Guillaume Allard-Caméus

No. 34, 43
- Position: Fullback

Personal information
- Born: November 2, 1984 (age 41) Laval, Quebec, Canada
- Listed height: 6 ft 0 in (1.83 m)
- Listed weight: 215 lb (98 kg)

Career information
- University: Laval
- CFL draft: 2009: 5th round, 33rd overall pick

Career history
- 2009: Hamilton Tiger-Cats
- 2009: Montreal Alouettes

Awards and highlights
- Grey Cup champion (2009); 2× Vanier Cup champion (2006, 2008);

= Guillaume Allard-Caméus =

Canadian football player (born 1984)

Guillaume Allard-Caméus (born November 2, 1984) is a Canadian former professional football fullback who played for the Hamilton Tiger-Cats and the Montreal Alouettes of the Canadian Football League (CFL).
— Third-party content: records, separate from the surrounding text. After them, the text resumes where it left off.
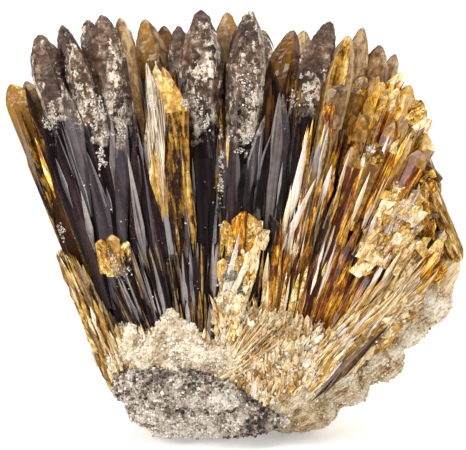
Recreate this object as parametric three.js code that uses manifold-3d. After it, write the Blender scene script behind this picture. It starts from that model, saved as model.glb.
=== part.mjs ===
// An amber calcite cluster: a fan of long pointed crystals that grew out of a lump of
// sugary grey rock, with a younger, paler fan at its right and a rind of massive calcite
// round that side. Millimetres, +Z up, +X to the right and +Y to the back as the broken
// front of the fan is faced. The origin lies in the flat that it stands on, near its
// middle.
import * as THREE from "three";
import { mergeVertices } from "three/addons/utils/BufferGeometryUtils.js";
import Module from "manifold-3d";

const wasm = await Module();
wasm.setup();

// ---- driving dimensions -------------------------------------------------------------

const GAP = 0.3; // left between two touching minerals

// The points that the crystals of each fan spread from, below and outside the solid.
const DARK_HEART = new THREE.Vector3(-3, -14, -43);
const GOLD_HEART = new THREE.Vector3(5, -11, -10);
const DARK_ROOT_Z = 13; // height at which the dark crystals start, inside the rock
const GOLD_ROOT_Z = 6;

// A crystal is a six-sided taper that ends in a steep, slightly arched point.
const SIDES = 6;
const ARCH_AT = 0.52; // share of the point's length where it bends inwards
const ARCH_WIDTH = 0.66; // its width there, as a share of the full width
const THREEFOLD = 0.1; // how far the six sides lean towards a triangle
const BLADE_SIDES = 4; // the small blades are four-sided

// ---- helpers ------------------------------------------------------------------------

const v3 = (x, y, z) => new THREE.Vector3(x, y, z);

// A repeatable stream of numbers from 0 to 1.
function stream(seed) {
  let state = seed >>> 0;
  return () => {
    state = (state + 0x6d2b79f5) >>> 0;
    let t = Math.imul(state ^ (state >>> 15), 1 | state);
    t = (t + Math.imul(t ^ (t >>> 7), 61 | t)) ^ t;
    return ((t ^ (t >>> 14)) >>> 0) / 4294967296;
  };
}

const between = (next, low, high) => low + (high - low) * next();

// A closed three.js geometry as a manifold-3d solid.
function solidFrom(geometry) {
  const bare = new THREE.BufferGeometry();
  bare.setAttribute("position", geometry.getAttribute("position"));
  bare.setIndex(geometry.index);
  const merged = mergeVertices(bare, 1e-4);
  const faces = [];
  const index = merged.index.array;
  for (let i = 0; i < index.length; i += 3) {
    const [a, b, c] = [index[i], index[i + 1], index[i + 2]];
    if (a !== b && b !== c && a !== c) faces.push(a, b, c);
  }
  return new wasm.Manifold(
    new wasm.Mesh({
      numProp: 3,
      vertProperties: new Float32Array(merged.getAttribute("position").array),
      triVerts: new Uint32Array(faces),
    }),
  );
}

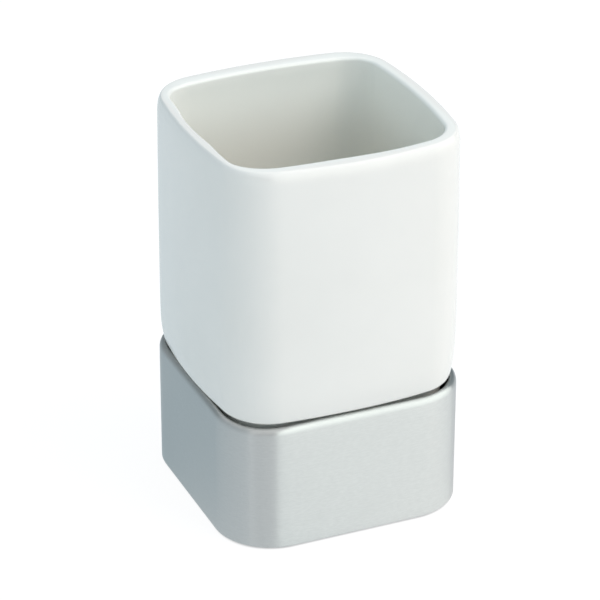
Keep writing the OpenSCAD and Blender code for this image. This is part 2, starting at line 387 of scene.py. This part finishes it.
class Finish:
    """A material whose nodes are added one after the other"""

    def __init__(self, name, shown, sockets):
        self.material = bpy.data.materials.new(name)
        self.material.use_nodes = True
        self.material.diffuse_color = (*shown, 1)
        self.tree = self.material.node_tree
        self.shader = self.tree.nodes["Principled BSDF"]
        self.place = self.add("ShaderNodeTexCoord", "Object")
        for socket, value in sockets.items():
            self.shader.inputs[socket].default_value = value

    def add(self, kind, output, inputs=None, **settings):
        """Adds a node to the material and returns one of its outputs"""
        return add_node(self.tree, kind, output, inputs, **settings)

    def link(self, value, socket):
        """Links an output to one of the shader's sockets"""
        self.tree.links.new(value, self.shader.inputs[socket])

    def stretched(self, scale):
        """Object coordinates, stretched"""
        return self.add("ShaderNodeMapping", "Vector", {"Vector": self.place, "Scale": scale})

    def noise(self, place, scale, detail=2, roughness=0.5):
        """A soft noise from 0 to 1"""
        return self.add("ShaderNodeTexNoise", "Fac", {
            "Vector": place, "Scale": scale, "Detail": detail, "Roughness": roughness})

    def ramp(self, value, start, end, to_start=0, to_end=1, smooth=True):
        """Carries a value from one range to another"""
        return self.add("ShaderNodeMapRange", "Result", {
            "Value": value, "From Min": start, "From Max": end, "To Min": to_start, "To Max": to_end},
            interpolation_type="SMOOTHSTEP" if smooth else "LINEAR")

    def blend(self, factor, first, second, blend_type="MIX"):
        """Mixes two colours"""
        return self.add("ShaderNodeMix", 2, {
            0: factor, 6: first if isinstance(first, bpy.types.NodeSocket) else (*first, 1),
            7: second if isinstance(second, bpy.types.NodeSocket) else (*second, 1)},
            data_type="RGBA", blend_type=blend_type)

    def math(self, operation, *values):
        """One step of arithmetic"""
        return self.add("ShaderNodeMath", 0, dict(enumerate(values)), operation=operation)

    def bump(self, height, distance, strength, below=None):
        """A bump of a real depth, on top of one below it"""
        inputs = {"Height": height, "Distance": distance, "Strength": strength}
        if below is not None:
            inputs["Normal"] = below
        return self.add("ShaderNodeBump", "Normal", inputs)


def glaze_finish(cup, half, foot_z, lip_z):
    """White gloss glaze: slightly pooled, with painted light on the lip's top, painted light and shade
    inside, and bare clay on the foot ring
    """
    finish = Finish("white_glaze", cup.glaze, {"Roughness": cup.gloss, "IOR": 1.5})
    height = finish.add("ShaderNodeSeparateXYZ", "Z", {0: finish.place})
    drift = finish.noise(finish.place, 28, 3)
    pooling = finish.ramp(drift, 0.3, 0.75)
    color = finish.blend(pooling, cup.glaze, cup.pooled)
    # Painted light and shade inside the cup: the inside is painted lighter near the mouth and darker from 6
    # to 28 mm down, where shade falls
    depth = finish.ramp(height, lip_z - 6 * MM, lip_z - 28 * MM)
    inner = finish.blend(depth, cup.inside, cup.well_painted_shade)
    plan = reach_in_plan(finish.tree, finish.place, half - cup.corner)
    inward = finish.ramp(plan, cup.corner - 2.2 * MM, cup.corner - cup.wall + 0.4 * MM)
    color = finish.blend(inward, color, inner)
    # Painted light: the top 2 mm of the lip is painted a bluer tone, as pale light from above falls on it
    lip_painted_light = finish.ramp(height, lip_z - 2.2 * MM, lip_z + 0.4 * MM, 0, 0.35)
    color = finish.blend(lip_painted_light, color, (0.905, 0.903, 0.872))
    specks = finish.add("ShaderNodeTexVoronoi", "Distance", {"Vector": finish.place, "Scale": 55})
    speck = finish.ramp(specks, 0.006, 0.012, 0.35, 0)
    color = finish.blend(speck, color, (0.35, 0.3, 0.24))
    edge = finish.noise(finish.place, 240)
    line = finish.math("ADD", height, finish.math("MULTIPLY", edge, 0.5 * MM))
    glazed = finish.ramp(line, foot_z + 0.62 * MM, foot_z + 0.8 * MM)
    grain = finish.noise(finish.place, 2600, 3)
    bare = finish.blend(finish.ramp(grain, 0.35, 0.7), cup.clay, (0.7, 0.65, 0.57))
    finish.link(finish.blend(glazed, bare, color), "Base Color")
    finish.link(finish.ramp(glazed, 0, 1, 0.85, cup.gloss, False), "Roughness")
    wave = finish.noise(finish.place, 60, 1)
    peel = finish.noise(finish.place, 700, 2)
    normal = finish.bump(wave, 0.22 * MM, 0.25)
    normal = finish.bump(peel, 0.008 * MM, 0.25, normal)
    rough = finish.math("MULTIPLY", grain, finish.math("SUBTRACT", 1, glazed))
    finish.link(finish.bump(rough, 0.12 * MM, 0.6, normal), "Normal")
    return finish.material


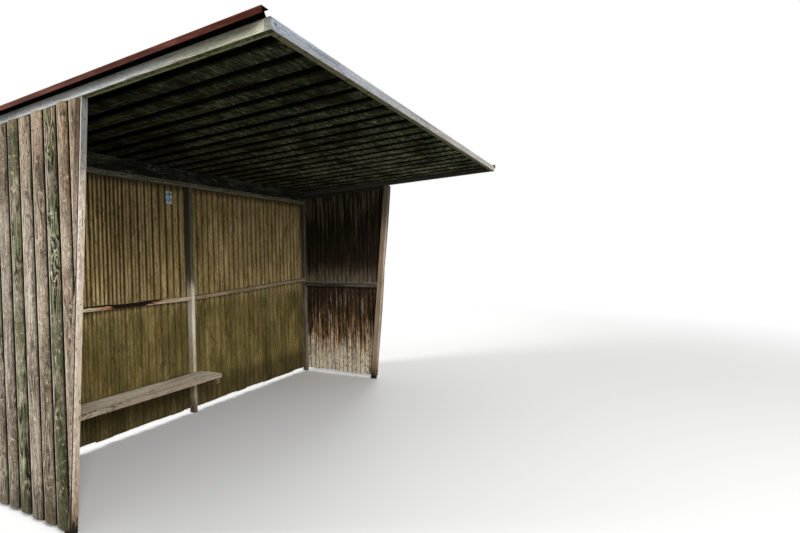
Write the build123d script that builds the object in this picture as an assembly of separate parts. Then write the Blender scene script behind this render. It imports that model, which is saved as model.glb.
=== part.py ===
from build123d import *
from math import atan, ceil, cos, degrees, hypot, radians, sin, tan
import os

# A roadside bus shelter with an open front: a light stud frame on six feet, upright log-lap boarding on
# three sides, a plank bench in the left bay, and a thin steel roof that rises a little towards the front
# and reaches far out over it. The front posts lean forward, so each side wall is a trapezium.
# Millimetres. +X runs along the shelter, the open front faces -Y, the ground is Z = 0, and the origin is
# below the middle of the roof.

# Overall sizes
length = 3660.0             # over the frame, left to right
wall_depth = 1170.0         # front posts' feet to the back of the back posts
front_overhang = 1584.0     # face of the fascia ahead of the front posts' feet
rear_overhang = 86.0        # face of the rear beam behind the back posts
roof_clear = 2488.0         # underside of the roof frame over the front posts' feet
roof_slope = 0.0352         # rise of the roof for each unit towards the front
lean = 0.0955               # forward run of the front posts for each unit of height

# Frame timber
post_width = 38.0
post_depth = 70.0
arris = 3.0                 # rounded corners of every planed stick
middle_post_x = -58.0       # middle of the post between the two bays
beam_width = 38.0           # roof frame
beam_height = 55.0
plate_height = 38.0         # head plate over the middle post
header_width = 38.0         # beam on edge between the head plate and the roof sheets
header_height = 126.0
side_top_rail = 38.0        # height of the rail under each verge beam
side_rail_height = 63.0
side_rail_under = 1192.0
back_rail_height = 38.0
back_rail_drop = 20.0       # back rails lie this far below the side rails
right_rail_lift = 92.0      # the loose right rail has sprung up at its far end

# Rot in the left back rail
rot_start = -905.0
rot_end = -530.0
rot_depth = 9.0             # of the rail's height
rot_line = ((0.19, 0.5), (0.39, 1.0), (0.66, 0.88), (0.87, 0.62))  # shares of its run and depth

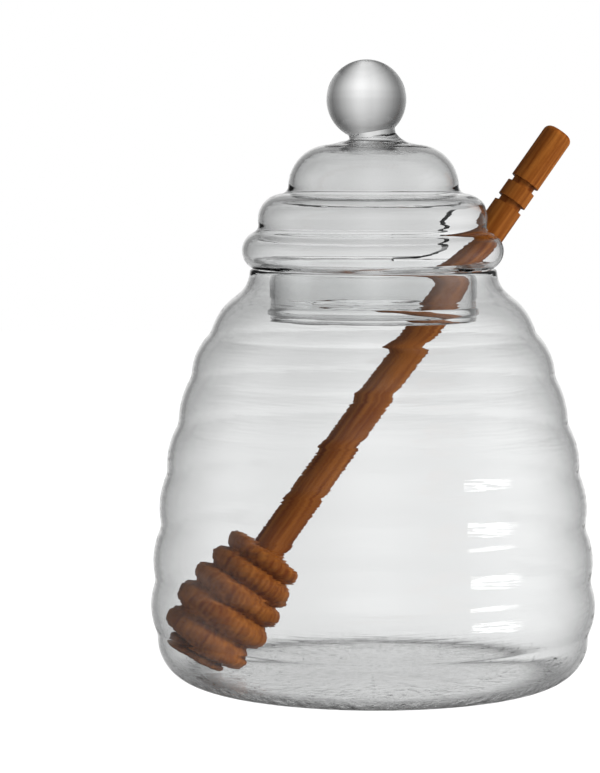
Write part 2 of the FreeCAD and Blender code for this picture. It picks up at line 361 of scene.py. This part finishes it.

He was selected in the fifth round of the 2009 CFL draft. During the 2009 season, he went on to play four games with the Tiger-Cats and three with the Alouettes. He played college football for the Laval Rouge et Or, winning the Vanier Cup in 2006 and 2008.

== College career ==
Allard-Caméus played football at Cégep du Vieux Montréal and then Laval University. In 2006, he played a large role in the Rouge et Or's national championship run in the post-season. He ran for a touchdown in the conference semifinal against the McGill Redmen and led his team with 97 rushing yards in the Dunsmore Cup. In the 42nd Vanier Cup, the Rouge et Or won 13–8 against the Saskatchewan Huskies after Allard-Caméus scored a touchdown on a goal-line attempt. As a senior in 2008, Allard-Caméus received 77 carries for 389 yards and five touchdowns in the regular season. He scored a touchdown in the Uteck Bowl against the Calgary Dinos to help the Rouge et Or advance to the 44th Vanier Cup. In the championship game, the Rouge et Or defeated the Western Ontario Mustangs 44–21 as Allard-Caméus became a two-time Vanier Cup champion.

== Professional career ==

Allard-Caméus was selected in the fifth round of the 2009 CFL draft by the Hamilton Tiger-Cats with the 33rd overall pick. He went on to play four games with the Tiger-Cats, making two special teams tackles. He was later released by the team. In late August, the Montreal Alouettes signed Allard-Caméus to the practice squad, primarily intending to use him on special teams. He played in three games for the Alouettes on special teams, spending most of his time on the practice roster through the end of the season. He was a member of the Alouettes when they won the 97th Grey Cup.